One can predict that lack for moisture we shall not!  Thinking back 6 months to the soaking fall we had, and now the slow-to-leave snow pack, I’m guessing the soil profile is set to be very damp for some time to come. Foolish as it is to predict a farming season, I wager this year’s will begin late. Most years we can begin some field work either side of April 1.  This year I believe it will be closer to mid-April, even if the weather turns warm and dry like the previous two springs.
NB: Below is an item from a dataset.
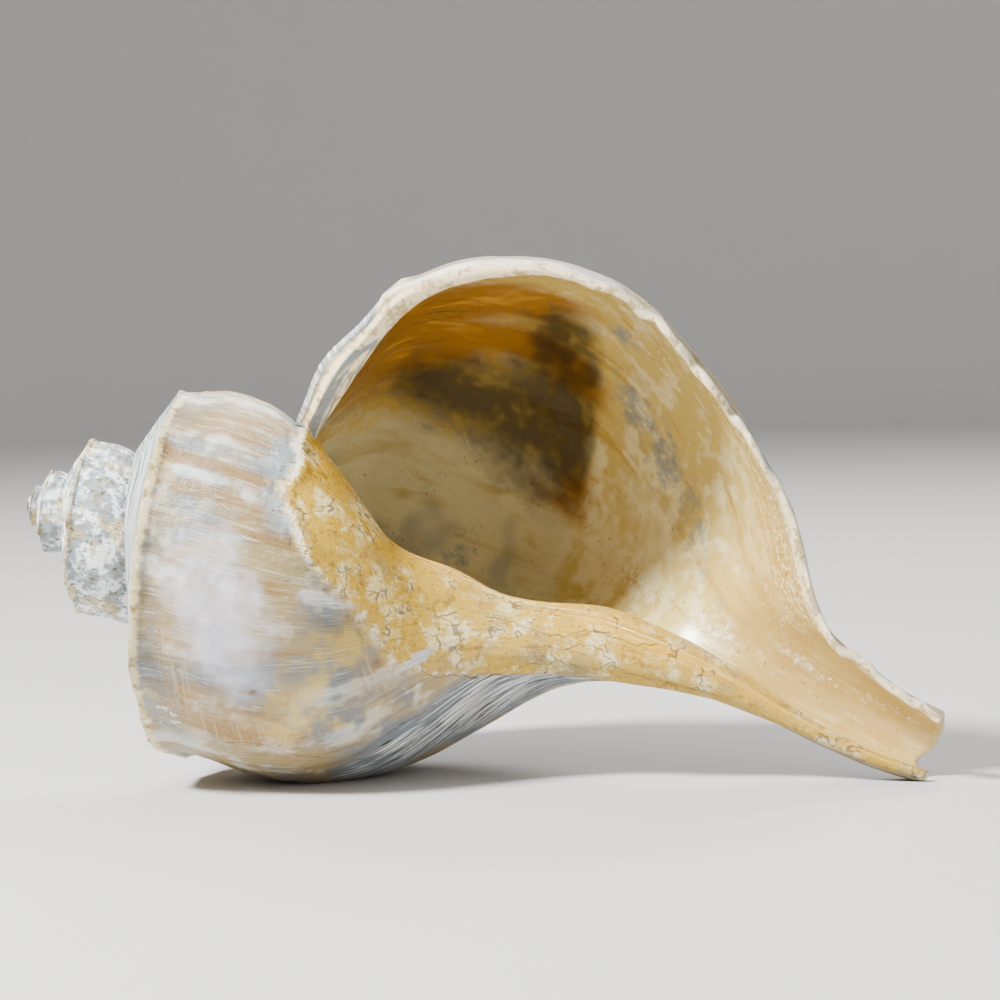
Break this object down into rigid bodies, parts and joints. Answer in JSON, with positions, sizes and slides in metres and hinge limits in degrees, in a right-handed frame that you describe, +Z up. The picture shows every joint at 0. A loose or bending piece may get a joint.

Other noticeable signs that spring isn’t far off are the very occasional windy afternoons, and bluebirds!  We’ve seen both western bluebirds and the shockingly blue mountain bluebirds, whose wonderful blue is made all the brighter against the snowy hills. Our new little friend, Danner, helped me clean out our boxes just this past weekend. We’d seen what I presumed to be last years adults or possibly the babes that were raised here, checking out the very box a family was successful in last year.

Kevin has been doing a great job in the cleaning/milling line here at the Bluebird granary. We had a pretty heavy month of orders this last, and freight issues remained in place as our road didn’t melt off until about a week ago. Although trucks aren’t coming down to the granary quite yet, we’re only having to run pallets up to the top of our drive. Big advantage to be sure.

Once things dry out we’ll be able to move the rest of last years crop up to the granary from our field storage site. This way we can run all our seed stock as we begin to prep for planting. I’m hopeful that we can begin to line up our fertility program soon and that by the time the next “letter” goes out, we will be rolling in the fields?!?

Another thing we look forward to: The wild and crazy spring here in the Methow, where the flush of wildflowers promises to be glorious given all the moisture.  Freshets will be bubbling along and the wind should be perfect for soaring hawks and the occasional wayward snow-squall as winter truly wanes.